Raymond remembers lots of shenanigans on and off set, from Kareem Abdul-Jabbar and Charlie Sheen showing up to the set to visit friends working on the film, to an overflowing pile of cocktail napkins covered in local women’s phone numbers atop a cast member’s bedroom bureau.
He also sold TVs and VCRs from his store to various individuals associated with the film, and then bought them back at half-price after filming was over and resold them at the store.
“Sold a bunch of local people a pretty much brand new TV for cheap. It was a pretty good deal for everybody,” Raymond said. “Especially me.”
It wasn’t just a good deal for Raymond. The Bangor Daily News in 1989 estimated that the film spent $1.5 million in Maine during the shoot, a fact later included in John Campopiano and Justin White’s 2017 documentary about the making of the movie, “Untold and Unearthed: The Path to Pet Sematary.”

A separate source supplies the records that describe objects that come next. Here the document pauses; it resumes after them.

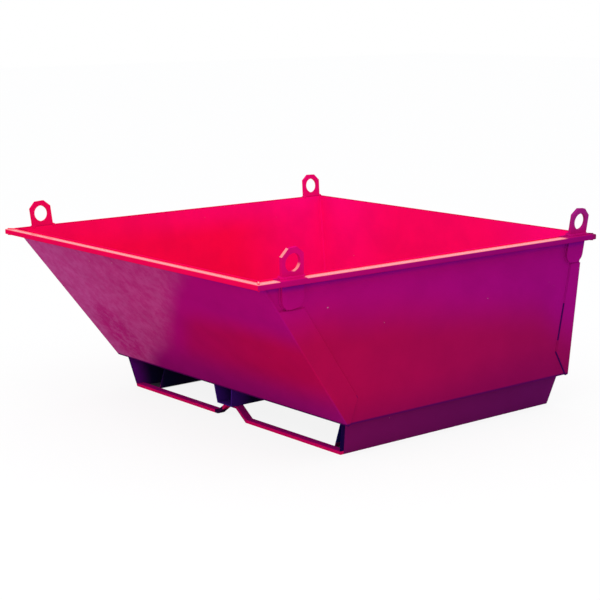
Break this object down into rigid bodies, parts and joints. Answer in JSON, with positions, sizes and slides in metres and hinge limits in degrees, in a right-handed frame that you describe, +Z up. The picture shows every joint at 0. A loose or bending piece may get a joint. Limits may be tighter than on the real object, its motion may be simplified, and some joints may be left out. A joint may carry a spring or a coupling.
{
  "type": "concrete hopper",
  "caption": "Low open steel hopper with a sloping front wall, tube rim, lifting lugs at the corners and a welded base with fork pockets.",
  "frame": {"origin": "middle of the bounding box, at the level of the feet", "axes": "+Z up, +X to the hopper's right seen from the sloping front wall, +Y from the sloping front wall to the upright back wall"},
  "size_m": [1.5792, 1.57, 0.7658],
  "materials": {
    "red_paint": "glossy crimson enamel over welded steel plate"
  },
  "bodies": {
    "root": {"front_wall": "red_paint", "back_wall": "red_paint", "left_side_wall": "red_paint", "right_side_wall": "red_paint", "floor_plate": "red_paint", "front_rim_tube": "red_paint", "back_rim_tube": "red_paint", "left_rim_tube": "red_paint", "right_rim_tube": "red_paint", "front_left_lifting_lug": "red_paint", "front_right_lifting_lug": "red_paint", "back_left_lifting_lug": "red_paint", "back_right_lifting_lug": "red_paint", "left_skirt": "red_paint", "right_skirt": "red_paint", "left_fork_guide": "red_paint", "right_fork_guide": "red_paint", "middle_channel": "red_paint", "front_fork_strap": "red_paint", "back_fork_strap": "red_paint"}
  },
  "joints": []
}
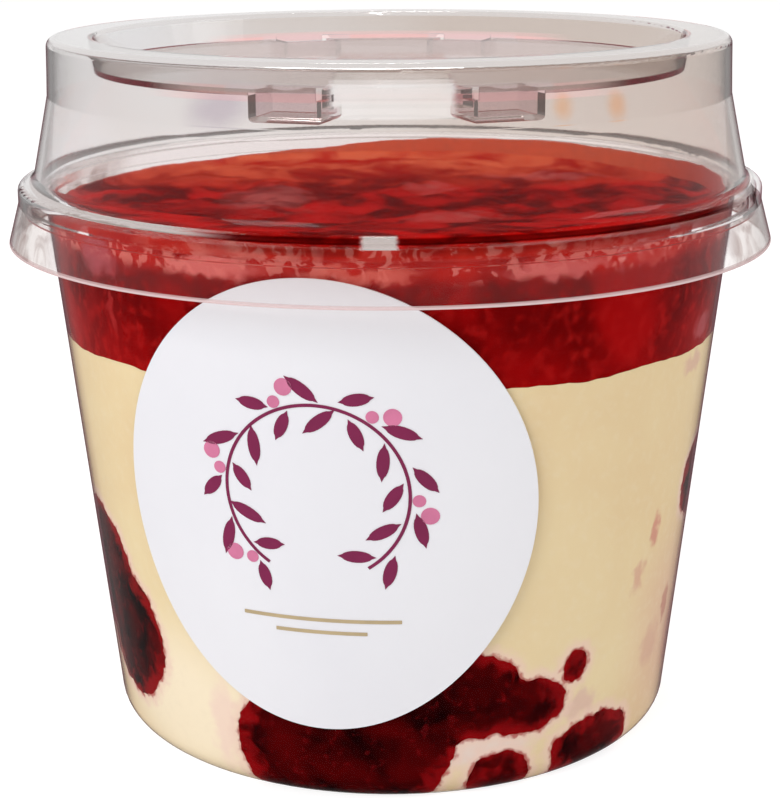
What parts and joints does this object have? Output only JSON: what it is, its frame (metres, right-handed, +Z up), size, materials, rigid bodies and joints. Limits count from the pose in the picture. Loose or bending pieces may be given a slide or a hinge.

“Pet Sematary” later grossed $57.4 million in U.S. theaters.
Though he was making few memories at that age, Russell Graves does remember bits and pieces of his filming experience — specifically, getting knocked on the noggin on the roof of a wood-paneled station wagon when Denise Crosby, who played the mother, Rachel Creed, was carrying him out of the car during a scene.
“She accidentally nailed my head, and I started screaming and my real mom came,” Graves said. “I definitely remember that. I also remember riding around in an old Toyota van with Fred Gwynne. I sat next to Herman Munster.”
Graves said he’s a little saddened that the new “Pet Sematary” was not shot in Maine. But he’s fine with the fact that in the new movie it’s not Gage Creed whose death sets the plot in motion — it’s Ellie Creed, the daughter of Louis and Rachel.
“That’s fine. I get that,” Graves said. “But it’s really a bummer that they didn’t even come to Maine. It’s too bad people don’t film things here anymore. It was a pretty amazing experience for everybody around here.”